Нормативные режимы времени (конвенции МОТ, национальное трудовое право, концепция «права на отключение») показывают, что границы допустимой занятости и доступности являются предметом институционального регулирования.
Формальные ограничения рабочего времени, гарантия периодов отдыха и появляющиеся регламенты цифровой доступности задают коллективные ожидания того, что считается «нормальной» включенностью, а что — нарушением права на отдых.
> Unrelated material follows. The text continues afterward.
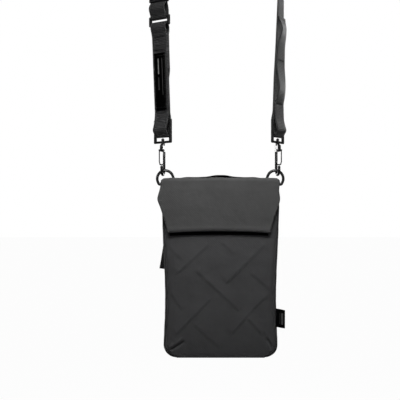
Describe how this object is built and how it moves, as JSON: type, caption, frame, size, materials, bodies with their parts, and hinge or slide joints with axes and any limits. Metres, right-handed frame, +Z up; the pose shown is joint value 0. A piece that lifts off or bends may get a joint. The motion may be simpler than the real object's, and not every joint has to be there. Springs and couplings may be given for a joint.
{
  "type": "phone pouch",
  "caption": "Slim quilted phone pouch with a folded flap and zipped back pocket, hung by D rings and wire-gate hooks from an adjustable webbing shoulder strap.",
  "frame": {"origin": "inside the top of the strap's arch, where the strap rests on a shoulder or a peg", "axes": "+X across the pouch to its labelled side, +Y from its front to its back, +Z up along the straps"},
  "size_m": [0.1486, 0.0401, 0.5436],
  "materials": {
    "body_cloth": "matt woven nylon",
    "flap_cloth": "matt woven nylon",
    "facing": "plain black cloth",
    "foam": "open-cell foam",
    "lining": "smooth lining cloth",
    "magnet": "plated",
    "label": "woven label",
    "zip_tape": "knitted tape",
    "zip_teeth": "moulded",
    "black_metal": "black satin",
    "gate_wire": "black satin",
    "frame_plastic": "moulded satin",
    "pull": "folded tape",
    "tab_tape": "woven tape",
    "webbing": "ribbed polyester webbing"
  },
  "bodies": {
    "strap": {"long_strap": "webbing", "label_strap": "webbing", "strap_label": "label", "left_frame": "frame_plastic", "right_frame": "frame_plastic", "strap_ring": "frame_plastic", "strap_slider": "frame_plastic", "strap_keeper": "tab_tape"},
    "left_hook": {"left_hook": "black_metal"},
    "left_gate": {"left_gate": "gate_wire"},
    "right_hook": {"right_hook": "black_metal"},
    "right_gate": {"right_gate": "gate_wire"},
    "pouch": {"front_panel": "body_cloth", "front_foam": "foam", "front_lining": "lining", "gusset": "body_cloth", "back_panel_upper": "body_cloth", "back_panel_lower": "body_cloth", "back_foam": "foam", "back_lining": "lining", "pocket_lining": "lining", "top_binding": "facing", "body_magnet": "magnet", "side_label": "label", "zip_tape": "zip_tape", "zip_teeth": "zip_teeth", "left_tab": "tab_tape", "right_tab": "tab_tape"},
    "flap_top": {"flap_top": "flap_cloth"},
    "flap_front": {"flap_front": "flap_cloth", "flap_facing": "facing", "flap_magnet": "magnet"},
    "left_ring": {"left_d_ring": "black_metal"},
    "right_ring": {"right_d_ring": "black_metal"},
    "zip_slider": {"zip_slider": "black_metal"},
    "zip_pull": {"zip_pull": "pull"}
  },
  "joints": [
    {"name": "left_swivel", "type": "hinge", "parent": "strap", "child": "left_hook", "pos_m": [-0.0612, 0, -0.3139], "axis": [0, 0, 1], "range_deg": [-18, 43]},
    {"name": "left_gate_hinge", "type": "hinge", "parent": "left_hook", "child": "left_gate", "pos_m": [-0.06239, -0.00516, -0.3226], "axis": [0.9744, -0.225, 0], "range_deg": [0, 18], "stiffness_Nm_per_rad": 0.03, "springref_deg": -8.59},
    {"name": "right_swivel", "type": "hinge", "parent": "strap", "child": "right_hook", "pos_m": [0.0612, 0, -0.3139], "axis": [0, 0, -1], "range_deg": [-18, 43]},
    {"name": "right_gate_hinge", "type": "hinge", "parent": "right_hook", "child": "right_gate", "pos_m": [0.06239, -0.00516, -0.3226], "axis": [0.9744, 0.225, 0], "range_deg": [0, 18], "stiffness_Nm_per_rad": 0.03, "springref_deg": -8.59},
    {"name": "pouch_swing", "type": "hinge", "parent": "strap", "child": "pouch", "pos_m": [0, 0, -0.34445], "axis": [1, 0, 0], "range_deg": [-25, 25]},
    {"name": "flap_lift", "type": "hinge", "parent": "pouch", "child": "flap_top", "pos_m": [0, -0.00437, -0.35338], "axis": [-1, 0, 0], "range_deg": [0, 60]},
    {"name": "flap_fold", "type": "hinge", "parent": "flap_top", "child": "flap_front", "pos_m": [0, -0.02477, -0.35338], "axis": [-1, 0, 0], "range_deg": [0, 90]},
    {"name": "left_ring_tilt", "type": "hinge", "parent": "pouch", "child": "left_ring", "pos_m": [-0.0572, 0, -0.35628], "axis": [0.9272, 0, 0.3746], "range_deg": [-2, 2]},
    {"name": "right_ring_tilt", "type": "hinge", "parent": "pouch", "child": "right_ring", "pos_m": [0.0572, 0, -0.35628], "axis": [0.9272, 0, -0.3746], "range_deg": [-2, 2]},
    {"name": "zip_slide", "type": "slide", "parent": "pouch", "child": "zip_slider", "axis": [1, 0, 0], "range_m": [0, 0.1]},
    {"name": "pull_lift", "type": "hinge", "parent": "zip_slider", "child": "zip_pull", "pos_m": [-0.05767, -0.00057, -0.41448], "axis": [1, 0, 0], "range_deg": [0, 150]}
  ],
  "couplings": [
    {"joint": "flap_fold", "follows": "flap_lift", "ratio": 1.5}
  ]
}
Для анализа баланса труда и отдыха важно учитывать не только фактические практики, но и то, какие нормативные рамки их поддерживают или, наоборот, пытаются ограничивать.
Таким образом, на основе теоретической главы можно выделить несколько ключевых аналитических осей, которые будут использованы далее:
Как меняются режимы времени: от событийного и сезонного распорядка к часовому порядку, фабричной смене, слотовой логике календаря и режиму уведомлений; как при этом уплотняется день, сокращаются паузы и усиливается наблюдаемость и контроль.
Как конкретные формы организации труда (конвейер, «9–5», спринты, митинговые сетки, цифровые платформы) задают ритм дня, распределяют требования и степень контроля над временем, структурируют внимание и эмоциональную нагрузку работников.
Как в разные исторические периоды и организационные контексты выстраиваются или размываются границы между работой и домом, какие практики разделения/смешения режимов возникают (ритуалы открытия/закрытия дня, «тихие часы», окна доступности).
Насколько режимы труда и отдыха согласуются или конфликтуют с физиологическими пределами непрерывной нагрузки, циркадными ритмами и хронотипами; как нарушение сна и отсутствие восстановительных пауз накапливаются в виде утомления и выгорания.
Как правовые рамки ограничивают рабочее время, задают минимальные стандарты отдыха и регулируют цифровую доступность, формируя коллективные ожидания того, что считается «нормальной» включенностью.
Вторая глава, посвященная исторической эволюции режимов труда и отдыха, будет опираться на эти оси: для каждого периода будет анализироваться, как в нем устроены дисциплина времени и темп жизни, формы контроля и границы ролей, как режим соотносится с телесными пределами и какими нормативными рамками он поддерживается.